Because Stuart is not technically doing anything illegal, La Poste can continue to plead its innocence. With the UK’s regulatory environment (or lack thereof) as a shield, parent companies remain “safely protected from the demands of redistributive equality.”

So, what is to be done? French postal workers at CGT FAPT (one of the unions involved in collective bargaining with La Poste) have stated their support for the strike, telling the Gig Economy Project that La Poste’s model of “Uberizing” conditions remains a threat to workers across all of the company’s subsidiaries. Sud-PTT reps (a union known for its combative and internationalist stance) have also stated their support, telling Jacobin “any strike is worth supporting but a strike in the postal sector, and more specifically in Stuart, is of special interest for us.”

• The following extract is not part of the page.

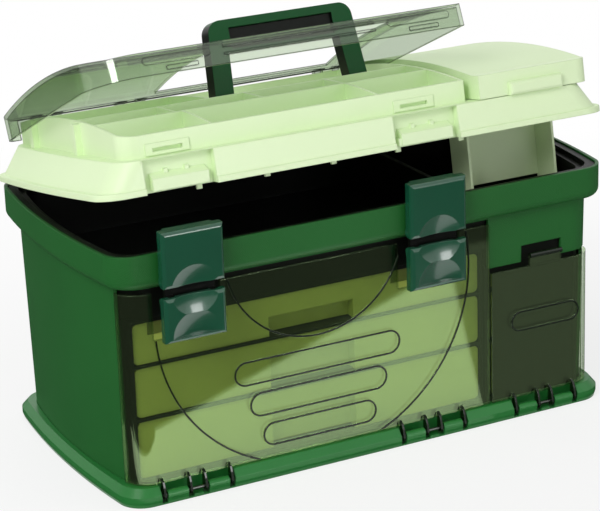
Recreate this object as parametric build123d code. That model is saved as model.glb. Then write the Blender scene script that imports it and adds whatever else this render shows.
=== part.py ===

The IWGB and allied unions in the UK are currently working to pressure La Poste through international channels, such as UNI Global Union, which aims to “build power” across borders in the postal sector. Alex Marshall, current president of the IWGB union, told Jacobin that “when the companies you are up against are multinational corporations, it is only right that they are met by the massive scale of solidarity we have seen from workers and unions across the world.”

What this movement of resistance shows is that tackling corporate malfeasance cannot stop at the borders of the nation-state. It is not, as Hayek proposed, that French workers (or those elsewhere) do not care about their international counterparts. Rather, they often lack effective channels to air these grievances. Creating these remains a key challenge for the Left.